Karena di antara yang disegel itu ada yang sudah beroperasi selama 3 tahun. Penyegelan seharusnya dilakukan sejak perusahaan baru berdiri, bukan setelah berbulan atau bahkan bertahun kemudian.
Baca Juga:
Patuhi Aturan, 22 Calon Pedagang Fisik Aset Kripto Persiapkan Diri Menjadi Pedagang Fisik Aset Kripto
Jika penghentian kegiatan operasional dilakukan lebih cepat, akan lebih sedikit masyarakat yang menjadi korban.
Juga tidak terinfo mengapa hingga akhir tahun 2021, Kemendag bersama Kominfo hanya sebatas memblokir domain situs web perusahaan tersebut tanpa diikuti dengan menghentikan kegiatan operasionalnya.
Padahal dalam RDP tersebut, Plt Kepala Bappebti Indrasari Wisnu Wardhana juga mengakui bahwa pemblokiran 1.222 situs web perdagangan berjangka komoditi sepanjang tahun 2021 tidak efektif untuk membendung maraknya penawaran investasi ilegal.

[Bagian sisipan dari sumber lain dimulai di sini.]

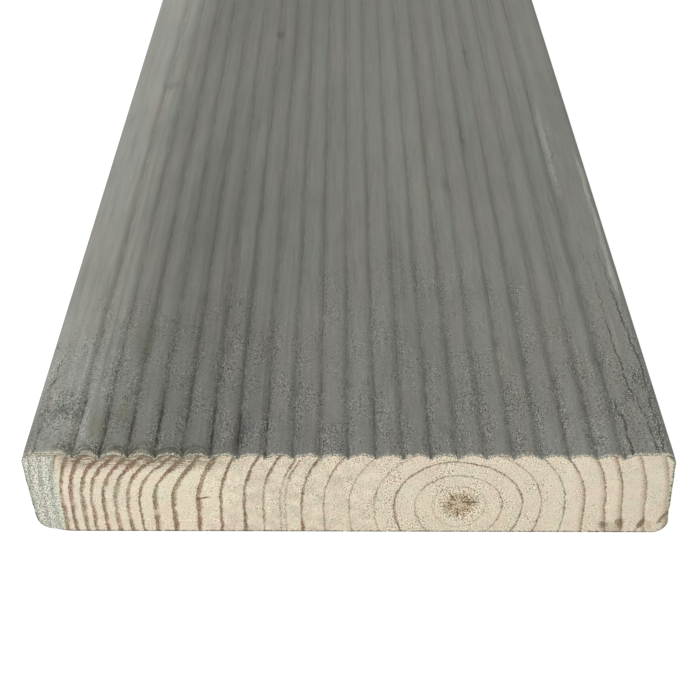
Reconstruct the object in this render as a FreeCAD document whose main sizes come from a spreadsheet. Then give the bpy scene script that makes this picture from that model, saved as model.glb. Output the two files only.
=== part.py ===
# Softwood decking board: one planed plank whose walking face is reeded along its length.
#
# The board lies flat, reeds upwards, as it would across its joists. X runs across it, Y
# along it and Z up. The origin is under the middle of the board, on the surface that it
# rests on. All sizes are in millimetres.

import FreeCAD
import Part
import Sketcher

import math
import os

NODE = "decking_board"

SIZES = {
    "length": 1800.0,  # a length that this section is sold in
    "width": 145.0,  # of the walking face, before its edges are rounded
    "thickness": 24.0,  # underside to walking face
    "side_lean": 1.2,  # how far both sides shift to the right from top to underside
    "upper_radius": 3.0,  # the two edges of the walking face
    "lower_left_radius": 5.5,  # the left edge of the underside
    "lower_right_radius": 3.5,  # the right edge of the underside
    "reed_pitch": 6.1,  # one reed to the next
    "groove_depth": 1.35,  # crest of a reed to the bottom of the groove beside it
    "groove_radius": 0.3,  # at the bottom of a groove
    "plain_margin": 10.0,  # least width left flat beside the outermost grooves
}

# The section is centred on its full width. Both sides lean to the right, so that width
# runs from the upper left corner to the lower right one.
LEFT_UPPER_X = "-(sizes.width + sizes.side_lean) / 2"
LEFT_LOWER_X = "-(sizes.width - sizes.side_lean) / 2"
RIGHT_UPPER_X = "(sizes.width - sizes.side_lean) / 2"
RIGHT_LOWER_X = "(sizes.width + sizes.side_lean) / 2"

# As many whole reeds as fit between the margins, centred on the walking face.
REED_COUNT = "floor((sizes.width - 2 * sizes.plain_margin) / sizes.reed_pitch)"
FIRST_GROOVE_X = f"-(sizes.side_lean + sizes.reed_pitch * {REED_COUNT}) / 2"

# How far the reeding cutter stands out above the walking face.
CUTTER_RISE = 2.0

# The numbered points of a sketched line or arc, and the sketch's own horizontal axis.
START, END, CENTRE = range(1, 4)
HORIZONTAL_AXIS = -1

UP = FreeCAD.Vector(0, 0, 1)


def make_sheet(document):
    """The driving dimensions, one named cell each."""
    sheet = document.addObject("Spreadsheet::Sheet", "sizes")
    for row, (name, size) in enumerate(SIZES.items(), start=1):
        sheet.set(f"A{row}", name)
        sheet.set(f"B{row}", str(size))
        sheet.setAlias(f"B{row}", name)
    document.recompute()


def section_sketch(body, name):
    """An empty sketch across the board: right in it is +X and up in it is +Z."""
    plane = next(f for f in body.Origin.OriginFeatures if f.Role == "XZ_Plane")
    sketch = body.newObject("Sketcher::SketchObject", name)
    sketch.AttachmentSupport = [(plane, "")]
    sketch.MapMode = "FlatFace"
    return sketch


def bind(sketch, kind, *where, formula):
    """A dimension of the sketch that follows a formula of the sheet's sizes."""
    drawn_size = sketch.evalExpression(formula)
    index = sketch.addConstraint(Sketcher.Constraint(kind, *where, drawn_size))
    sketch.setExpression(f"Constraints[{index}]", formula)


def draw_blank(body):
    """The planed blank's four-sided section."""
    sketch = section_sketch(body, "blank_section")
    corners = [
        FreeCAD.Vector(sketch.evalExpression(x), sketch.evalExpression(z), 0)
        for x, z in (
            (LEFT_LOWER_X, "0"),
            (RIGHT_LOWER_X, "0"),
            (RIGHT_UPPER_X, "sizes.thickness"),
            (LEFT_UPPER_X, "sizes.thickness"),
        )
    ]
    sides = [
        sketch.addGeometry(Part.LineSegment(start, end), False)
        for start, end in zip(corners, corners[1:] + corners[:1])
    ]
    for side, next_side in zip(sides, sides[1:] + sides[:1]):
        sketch.addConstraint(Sketcher.Constraint("Coincident", side, END, next_side, START))
    underside, _, face, _ = sides
    for end in (START, END):
        sketch.addConstraint(
            Sketcher.Constraint("PointOnObject", underside, end, HORIZONTAL_AXIS)
        )
    sketch.addConstraint(Sketcher.Constraint("Horizontal", face))
    bind(sketch, "DistanceY", face, START, formula="sizes.thickness")
    bind(sketch, "DistanceX", underside, START, formula=LEFT_LOWER_X)
    bind(sketch, "DistanceX", underside, END, formula=RIGHT_LOWER_X)
    bind(sketch, "DistanceX", face, START, formula=RIGHT_UPPER_X)
    bind(sketch, "DistanceX", face, END, formula=LEFT_UPPER_X)
    return sketch


def pad_blank(body):
    """The blank at its full length, half of it on each side of the origin."""
    profile = draw_blank(body)
    blank = body.newObject("PartDesign::Pad", "blank")
    blank.Profile = profile
    blank.SideType = "Symmetric"
    blank.setExpression("Length", "sizes.length")
    body.Document.recompute()
    return blank


def corner_edge(shape, across, up):
    """The edge along the board at one corner of its section, such as (-1, 1), upper left."""
    reach = [across * e.CenterOfMass.x + up * e.CenterOfMass.z for e in shape.Edges]
    return f"Edge{reach.index(max(reach)) + 1}"


def round_corners(body, base, name, corners, radius):
    """Corners of the section rounded along the whole board, to a size of the sheet."""
    rounding = body.newObject("PartDesign::Fillet", name)
    rounding.Base = (base, [corner_edge(base.Shape, *corner) for corner in corners])
    rounding.setExpression("Radius", radius)
    body.Document.recompute()
    return rounding


def draw_groove(body):
    """The cutter that shapes one groove and half a reed on each side of it.

    A reed is one arc, level at its crest, and a smaller arc joins it to the next reed at
    the bottom of their groove. The sketch lies at the leftmost groove.
    """
    sketch = section_sketch(body, "groove_section")
    half_pitch = sketch.evalExpression("sizes.reed_pitch / 2")
    depth = sketch.evalExpression("sizes.groove_depth")
    root_radius = sketch.evalExpression("sizes.groove_radius")
    root_x = sketch.evalExpression(FIRST_GROOVE_X)
    crest_z = sketch.evalExpression("sizes.thickness")

    # A reed's centre lies this far from the root's, and its arc turns this much.
    centre_distance = (half_pitch**2 + depth**2) / (2 * depth)
    reed_radius = centre_distance - root_radius
    flank_angle = math.asin(half_pitch / centre_distance)

    def arc(x, z, radius, start_angle, end_angle):
        circle = Part.Circle(FreeCAD.Vector(x, z, 0), UP, radius)
        return sketch.addGeometry(Part.ArcOfCircle(circle, start_angle, end_angle), False)

    def line(start_x, start_z, end_x, end_z):
        start = FreeCAD.Vector(start_x, start_z, 0)
        end = FreeCAD.Vector(end_x, end_z, 0)
        return sketch.addGeometry(Part.LineSegment(start, end), False)

    left_x = root_x - half_pitch
    right_x = root_x + half_pitch
    reed_z = crest_z - reed_radius
    top_z = crest_z + CUTTER_RISE
    upward = math.pi / 2
    downward = 3 * math.pi / 2
    left_reed = arc(left_x, reed_z, reed_radius, upward - flank_angle, upward)
    root = arc(
        root_x,
        crest_z - depth + root_radius,
        root_radius,
        downward - flank_angle,
        downward + flank_angle,
    )
    right_reed = arc(right_x, reed_z, reed_radius, upward, upward + flank_angle)
    right_wall = line(right_x, crest_z, right_x, top_z)
    lid = line(right_x, top_z, left_x, top_z)
    left_wall = line(left_x, top_z, left_x, crest_z)

    left_crest = (left_reed, END)
    right_crest = (right_reed, START)
    for kind, *points in (
        ("Tangent", left_reed, START, root, START),
        ("Tangent", root, END, right_reed, END),
        ("Coincident", *right_crest, right_wall, START),
        ("Coincident", right_wall, END, lid, START),
        ("Coincident", lid, END, left_wall, START),
        ("Coincident", left_wall, END, *left_crest),
        ("Vertical", *left_crest, left_reed, CENTRE),
        ("Vertical", *right_crest, right_reed, CENTRE),
        ("Horizontal", *left_crest, *right_crest),
        ("Vertical", left_wall),
        ("Vertical", right_wall),
        ("Horizontal", lid),
        ("Equal", left_reed, right_reed),
        ("DistanceY", right_wall, START, right_wall, END, CUTTER_RISE),
    ):
        sketch.addConstraint(Sketcher.Constraint(kind, *points))
    depth_of_centre = "sizes.groove_depth - sizes.groove_radius"
    bind(sketch, "Radius", root, formula="sizes.groove_radius")
    bind(sketch, "DistanceX", root, CENTRE, formula=FIRST_GROOVE_X)
    bind(sketch, "DistanceY", root, CENTRE, *right_crest, formula=depth_of_centre)
    bind(sketch, "DistanceY", *right_crest, formula="sizes.thickness")
    bind(sketch, "DistanceX", *left_crest, *right_crest, formula="sizes.reed_pitch")
    return sketch


def reed_face(body, base):
    """The grooves cut side by side over the walking face, from end to end of the board."""
    profile = draw_groove(body)
    groove = body.newObject("PartDesign::Pocket", "groove")
    groove.Profile = profile
    groove.SideType = "Symmetric"
    groove.Type = "ThroughAll"
    body.Document.recompute()

    reeding = body.newObject("PartDesign::LinearPattern", "reeding")
    reeding.Originals = [groove]
    reeding.Direction = (profile, ["H_Axis"])
    reeding.Mode = "Spacing"
    reeding.setExpression("Offset", "sizes.reed_pitch")
    reeding.setExpression("Occurrences", f"{REED_COUNT} + 1")
    body.Tip = reeding
    body.Document.recompute()

    one_groove = base.Shape.Volume - groove.Shape.Volume
    all_grooves = base.Shape.Volume - reeding.Shape.Volume
    if one_groove <= 0 or round(all_grooves / one_groove) != reeding.Occurrences:
        raise RuntimeError(f"a groove takes {one_groove} mm3, all of them {all_grooves} mm3")


def check(document, body):
    """Stops the build at a failed object, or at a board that isn't one sound solid."""
    for item in document.Objects:
        if "Invalid" in item.State or "Error" in item.State:
            raise RuntimeError(f"{item.Name} failed: {item.State}")
    if body.Shape.isNull() or not body.Shape.isValid() or len(body.Shape.Solids) != 1:
        raise RuntimeError(f"{body.Label} isn't one sound solid")


def main():
    document = FreeCAD.newDocument(NODE)
    make_sheet(document)
    body = document.addObject("PartDesign::Body", "board")
    body.Label = NODE
    body.Placement = FreeCAD.Placement()

    board = pad_blank(body)
    for name, corners, radius in (
        ("upper_rounding", ((-1, 1), (1, 1)), "sizes.upper_radius"),
        ("lower_left_rounding", ((-1, -1),), "sizes.lower_left_radius"),
        ("lower_right_rounding", ((1, -1),), "sizes.lower_right_radius"),
    ):
        board = round_corners(body, board, name, corners, radius)
    reed_face(body, board)

    document.recompute()
    check(document, body)
    os.makedirs("parts", exist_ok=True)
    body.Shape.exportStep(os.path.join("parts", f"{body.Label}.step"))
    print(body.Label, body.Shape.BoundBox, f"{body.Shape.Volume:.0f} mm3")


main()
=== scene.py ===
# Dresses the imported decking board: one plank of grey-stained softwood with a reeded
# walking face, seen from its freshly sawn end.

import functools
import math

import bpy
import numpy as np
from mathutils import Matrix, Vector
from mathutils.geometry import delaunay_2d_cdt


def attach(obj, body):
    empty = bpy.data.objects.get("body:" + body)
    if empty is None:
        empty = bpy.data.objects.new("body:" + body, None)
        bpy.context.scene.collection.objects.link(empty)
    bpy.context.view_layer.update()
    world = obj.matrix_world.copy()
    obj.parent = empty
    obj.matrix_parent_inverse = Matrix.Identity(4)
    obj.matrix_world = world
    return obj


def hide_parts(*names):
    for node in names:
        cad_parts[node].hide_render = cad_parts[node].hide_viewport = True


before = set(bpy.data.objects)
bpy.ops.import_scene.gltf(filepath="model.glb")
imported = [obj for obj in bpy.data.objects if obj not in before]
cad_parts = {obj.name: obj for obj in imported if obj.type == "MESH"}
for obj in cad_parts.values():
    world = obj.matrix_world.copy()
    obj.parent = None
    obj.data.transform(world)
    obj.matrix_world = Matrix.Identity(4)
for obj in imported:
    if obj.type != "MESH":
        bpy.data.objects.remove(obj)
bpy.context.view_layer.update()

NODE = "decking_board"
MM = 0.001

# Section of the board in millimetres, as in the part's source
LENGTH = 1800
WIDTH = 145
THICKNESS = 24
SIDE_LEAN = 1.2
UPPER_RADIUS = 3
LOWER_LEFT_RADIUS = 5.5
LOWER_RIGHT_RADIUS = 3.5
REED_PITCH = 6.1
GROOVE_DEPTH = 1.35
GROOVE_RADIUS = 0.3
PLAIN_MARGIN = 10

REED_COUNT = math.floor((WIDTH - 2 * PLAIN_MARGIN) / REED_PITCH)
FIRST_GROOVE_X = -(SIDE_LEAN + REED_PITCH * REED_COUNT) / 2
LAST_GROOVE_X = FIRST_GROOVE_X + REED_PITCH * REED_COUNT
HALF_PITCH = REED_PITCH / 2
CENTRE_DISTANCE = (HALF_PITCH**2 + GROOVE_DEPTH**2) / (2 * GROOVE_DEPTH)
REED_RADIUS = CENTRE_DISTANCE - GROOVE_RADIUS
FLANK_ANGLE = math.asin(HALF_PITCH / CENTRE_DISTANCE)
NEAR_END_Y = -LENGTH / 2
FAR_END_Y = LENGTH / 2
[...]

Hal itu karena situs web sejumlah perusahaan tersebut masih bisa diakses melalui VPN (Virtual Private Network).
Pada kesempatan itu, Kepala Bappebti menyebutkan bahwa perusahaan robot trading tidak riil trading dan merupakan money game berskema piramida (skema ponzi).

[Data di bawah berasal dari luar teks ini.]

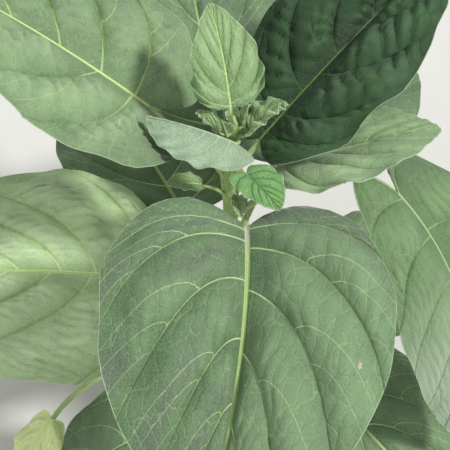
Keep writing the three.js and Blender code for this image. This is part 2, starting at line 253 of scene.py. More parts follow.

Hal itu terlihat dari modusnya yang menggunakan broker luar negeri (sehingga tidak teregulasi oleh Bappebti) dan ditunjuk oleh perusahaan robot trading itu sendiri.
Sehingga disinyalir perusahaan robot trading dan broker main mata melakukan rekayasa trading (dana tidak ditradingkan).
Trading yang direkayasa tersebut hanya sebagai sarana perusahaan untuk menghimpun dana masyarakat,
Sebelum penyegelan, sejumlah perusahaan robot trading mengklaim melakukan riil dan live trading.
Apalagi kemudian terbukti tradingnya bisa dicopy (bisa diikuiti) oleh pelaku trading manual sehingga diyakini betul-betul trading.
Namun dari penjelasan Kepala Bappebti tersebut, adalah sebuah keniscahyaan jika perusahaan robot trading yang riil dan live trading, tidak mentradingkan semua dana membernya, melainkan hanya sebagian saja (apabila memang terjadi persekongkolan antara perusahaan robot trading dengan brokernya).
Dalam rapat tersebut juga dijelaskan bahwa robot trading berbeda dengan binary option (Binomo cs) yang merupakan praktik perjudian.
Robot trading pada dasarnya adalah software untuk membantu aktivitas trading. Mestinya ‘robot’ (software) tersebut sebagai alat bantu saja sehingga harus dijual putus dan tidak boleh dipasarkan secara multi level marketing (MLM).
Intinya ‘robot’ harus dioperasikan sendiri oleh pelaku trading, dan dana untuk trading tidak dititipkan ke pihak lain agar tak terjadi penghimpunan dana masyarakat (yang menurut Bappebti telah dilakukan oleh perusahaan robot trading).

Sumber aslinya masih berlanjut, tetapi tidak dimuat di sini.